# Written task
Only the lines from the line that has "hand.position.set(-centre.x, -centre.y, -extent.min.z);" through the line that has "obj.parent = empty" should be reproduced, exactly and with both ends kept.
<<<<
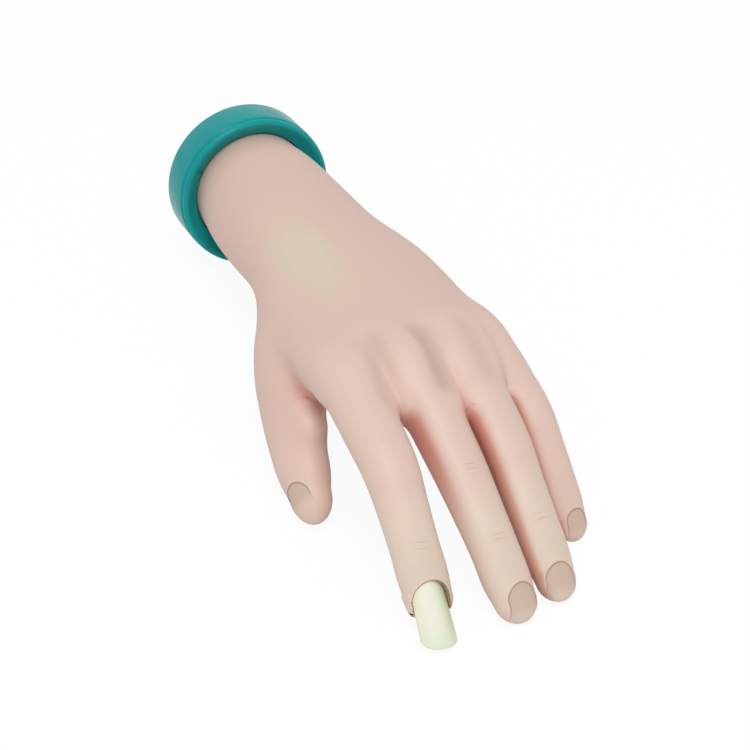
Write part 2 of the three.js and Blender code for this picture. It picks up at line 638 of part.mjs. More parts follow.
function basePlug() {
  const hole = SCREW_RADIUS + FIT_GAP;
  const head = SCREW_HEAD_RADIUS + FIT_GAP;
  const boss = STEM_BORE + PLUG_WALL;
  const inside = SPIGOT_RADIUS - PLUG_WALL;
  return turned([
    [head, 0], [head, SCREW_RECESS], [hole, SCREW_RECESS], [hole, PLUG_THICKNESS],
    [STEM_BORE, PLUG_THICKNESS], [STEM_BORE, PLUG_REACH], [boss, PLUG_REACH], [boss, PLUG_THICKNESS],
    [inside, PLUG_THICKNESS], [inside, PLUG_REACH], [SPIGOT_RADIUS, PLUG_REACH],
    [SPIGOT_RADIUS, PLUG_THICKNESS], [SKIN_RADIUS, PLUG_THICKNESS], [SKIN_RADIUS, 0], [head, 0],
  ], TURNED_SIDES);
}
piece('base_plug', basePlug(), 'plug', arm);

function baseScrew() {
  const end = SCREW_RECESS + SCREW_LENGTH;
  const body = turned([
    [0, end], [SCREW_RADIUS, end], [SCREW_RADIUS, SCREW_RECESS - FIT_GAP],
    [SCREW_HEAD_RADIUS, SCREW_RECESS - FIT_GAP], [SCREW_HEAD_RADIUS, 0], [0, 0],
  ], TURNED_SIDES);
  const halfSlot = SCREW_SLOT_WIDTH / 2;
  return cut(body, box(-FAR, FAR, -SCREW_SLOT_DEPTH, FAR, -halfSlot, halfSlot));
}
piece('base_screw', baseScrew(), 'steel', arm);

function collar() {
  const lipBack = COLLAR_LENGTH - COLLAR_LIP;
  const outline = [[BORE_RADIUS, 0], [BORE_RADIUS, lipBack - COLLAR_SLOPE]];
  for (let angle = -60; angle <= 120; angle += 30) {
    const [out, forward] = [Math.sin(radians(angle)), Math.cos(radians(angle))];
    outline.push([COLLAR_RADIUS - COLLAR_LIP * (1 - out), lipBack + COLLAR_LIP * forward]);
  }
  const grooveFrom = lipBack - COLLAR_LIP;
  outline.push([COLLAR_RADIUS - COLLAR_GROOVE, grooveFrom], [COLLAR_RADIUS, grooveFrom - COLLAR_GROOVE]);
  outline.push([COLLAR_RADIUS, COLLAR_EDGE], [COLLAR_RADIUS - COLLAR_EDGE, 0], outline[0]);
  return turned(outline, COLLAR_SIDES);
}
piece('wrist_collar', collar(), 'collar', arm);

// Forearm and palm as one body, drawn in by an inset, up to the first section past the front
function handLoft(inset, back, front, sides) {
  const rings = [];
  const addRing = (at, turn, size) => rings.push({ at, turn, size: size.map((half) => half - inset) });
  const armTurn = rotationOf(arm);
  const mouth = Array(3).fill(SKIN_RADIUS);
  addRing(arm.localToWorld(point(0, -back, 0)), armTurn, mouth);
  addRing(arm.localToWorld(point(0, -COLLAR_LENGTH - FIT_GAP, 0)), armTurn, mouth);
  for (const { share, size } of FOREARM_SECTIONS) {
    addRing(arm.localToWorld(point(0, -COLLAR_LENGTH - share * FOREARM_LENGTH, 0)), armTurn, size);
  }
  const used = PALM_SECTIONS.filter((section, k) => k === 0 || PALM_SECTIONS[k - 1].forward < front);
  for (const { forward, side, up, tip, skew, size } of used) {
    const turn = rotationOf(palm).multiply(turnZ(skew)).multiply(turnX(tip));
    addRing(palm.localToWorld(point(side, -forward, up)), turn, size);
  }
  const last = rings[rings.length - 1].at;
  return loft(rings, sides, rings[0].at, last.clone().add(point(0, -DOME, 0)));
}

// The swelling over a knuckle, from the back of the hand to the finger's root joint
function knuckleLobe(finger, frames) {
  const [half, depth] = finger.joints[0];
  const flat = rotationOf(frames.flat);
  const root = frames.joints[0].localToWorld(point(0, 0, 0));
  const rings = [
    { at: frames.flat.localToWorld(point(0, LOBE.back, LOBE.drop)), turn: flat, size: LOBE.backSize },
    {
      at: frames.flat.localToWorld(point(0, 0, 0)),
      turn: flat.clone().multiply(turnX(finger.bends[0] / 2)),
      size: [half * LOBE.swell, depth, depth * LOBE.pad],
    },
    { at: root, turn: rotationOf(frames.knuckle), size: [half, depth, depth] },
  ];
  return loft(rings, FINGER_SIDES, rings[0].at, root.clone().add(point(0, -DOME, 0)));
}

// The ball of the thumb, from the heel of the palm to the thumb's root joint
function thumbMound() {
  const turn = rotationOf(thumbFrames.knuckle);
  const heel = palm.localToWorld(point(HEEL.side, -HEEL.forward, HEEL.up));
  const knuckle = thumbFrames.knuckle.localToWorld(point(0, 0, 0));
  const root = thumbFrames.joints[0].localToWorld(point(0, 0, 0));
  const [half, depth] = THUMB.joints[0];
  const rings = [
    { at: heel, turn, size: HEEL.size },
    { at: heel.clone().lerp(knuckle, BALL.share), turn, size: BALL.size },
    { at: knuckle, turn, size: [half, depth, depth * LOBE.pad] },
    { at: root, turn, size: [half, depth, depth] },
  ];
  return loft(rings, CORE_SIDES, heel, root.clone().add(point(0, -DOME, 0)));
}

// The hollow of the skin, or the foam core in it, from a distance behind the collar's front
function coreBody(inset, back) {
  const front = placed(box(-FAR, FAR, -CORE_FRONT, 2 * FAR, -FAR, FAR), palm.matrixWorld);
  const loftBack = Math.min(back, PLUG_THICKNESS);
  const body = common(handLoft(inset, loftBack, CORE_FRONT, CORE_SIDES), front);
  return cut(body, placed(forearmRod(COLLAR_RADIUS, loftBack - FAR, back, CORE_SIDES), arm.matrixWorld));
}

function palmSkin() {
  const whole = handLoft(0, PLUG_THICKNESS + FIT_GAP, Infinity, HAND_SIDES);
  const lobes = digits.slice(0, -1).map(({ finger, frames }) => knuckleLobe(finger, frames));
  const tools = [coreBody(SKIN_WALL, 0), ...frameRooms];
  for (const { finger, frames } of digits) {
    const room = jointRoom(finger.joints[0], finger.ranges[0]);
    tools.push(...room.map((tool) => placed(tool, frames.joints[0].matrixWorld)));
  }
  return cut(join(whole, ...lobes, thumbMound()), ...tools);
}
piece('palm_skin', palmSkin(), 'skin', hand);

function palmFoam() {
  const stemRoom = forearmRod(STEM_RADIUS + 2 * FIT_GAP, 0, STEM_END, CORE_SIDES);
  const tools = [placed(stemRoom, arm.matrixWorld), ...frameRooms];
  return cut(coreBody(SKIN_WALL + FIT_GAP, PLUG_REACH + FIT_GAP), ...tools);
}
piece('palm_foam', palmFoam(), 'foam', hand);

// The origin is below the middle of the model, on the surface that it rests on
const extent = new THREE.Box3().setFromObject(hand, true);
const centre = extent.getCenter(point(0, 0, 0));
hand.position.set(-centre.x, -centre.y, -extent.min.z);

const model = new THREE.Group();
model.add(hand);

export default model;
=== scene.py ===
"""A nail practice hand: a soft vinyl hand that lies palm down in a teal wrist collar, with a
jointed steel frame inside and a milky practice tip in the slot of its index finger.
Sizes are in millimetres in the hand's own frame: fingers along -Y, back of the hand up, floor
at 0."""
import json

import bmesh
import bpy
import numpy as np
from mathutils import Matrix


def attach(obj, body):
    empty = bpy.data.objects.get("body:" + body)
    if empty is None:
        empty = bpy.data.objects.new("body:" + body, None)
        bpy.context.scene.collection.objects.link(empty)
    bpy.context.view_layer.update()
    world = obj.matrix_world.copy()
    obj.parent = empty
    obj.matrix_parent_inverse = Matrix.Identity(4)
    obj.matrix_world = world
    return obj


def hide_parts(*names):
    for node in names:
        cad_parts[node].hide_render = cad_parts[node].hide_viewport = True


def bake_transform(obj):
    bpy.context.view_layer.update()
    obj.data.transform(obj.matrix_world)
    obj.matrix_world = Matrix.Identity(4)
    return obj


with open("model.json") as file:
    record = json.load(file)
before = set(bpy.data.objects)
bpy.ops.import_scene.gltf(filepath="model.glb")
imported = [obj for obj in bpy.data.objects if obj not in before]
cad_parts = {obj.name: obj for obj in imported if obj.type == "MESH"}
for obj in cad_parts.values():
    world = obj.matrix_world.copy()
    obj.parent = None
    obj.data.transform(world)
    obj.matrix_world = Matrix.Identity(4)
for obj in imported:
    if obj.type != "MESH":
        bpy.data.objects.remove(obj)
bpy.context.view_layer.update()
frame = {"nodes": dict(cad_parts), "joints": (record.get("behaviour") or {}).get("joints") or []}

import openvdb
from mathutils import Matrix, Vector

F = np.float32

# ---------------------------------------------------------------- measures
COLLAR_RADIUS, COLLAR_LENGTH, COLLAR_WALL = 29.3, 16.9, 4.7
ROLL_RADIUS, ROLL_IN = 1.3, 1.5   # the collar's rolled front lip, and how far in its middle lies
MOUTH_RADIUS = 22.9         # of the collar's mouth, where the skin comes out
FOREARM_LENGTH, FOREARM_PITCH = 52.4, 5.2
SKIN_BACK = 4.4             # where the wrist skin starts, behind the collar's mouth
SKIN_CELL, QUICK_CELL = 0.7, 1.1   # spacing of the skin's points
REACH, FAR = 14, 60         # a limb's form is worked out to REACH round it, and is FAR beyond that
THUMB_BLEND, FINGER_BLEND, WEB_BLEND = 8.5, 8, 9   # how softly each runs into the palm
# neighbouring fingers part between these two distances from their knuckles: where they touch, each
# then stays FINGER_GAP from the middle between them, with edges rounded over GAP_ROUND
PARTING, FINGER_GAP, GAP_ROUND, GAP_CLOSED = (21, 28), 0.5, 1.5, 12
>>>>
# Expected output
hand.position.set(-centre.x, -centre.y, -extent.min.z);

const model = new THREE.Group();
model.add(hand);

export default model;
=== scene.py ===
"""A nail practice hand: a soft vinyl hand that lies palm down in a teal wrist collar, with a
jointed steel frame inside and a milky practice tip in the slot of its index finger.
Sizes are in millimetres in the hand's own frame: fingers along -Y, back of the hand up, floor
at 0."""
import json

import bmesh
import bpy
import numpy as np
from mathutils import Matrix


def attach(obj, body):
    empty = bpy.data.objects.get("body:" + body)
    if empty is None:
        empty = bpy.data.objects.new("body:" + body, None)
        bpy.context.scene.collection.objects.link(empty)
    bpy.context.view_layer.update()
    world = obj.matrix_world.copy()
    obj.parent = empty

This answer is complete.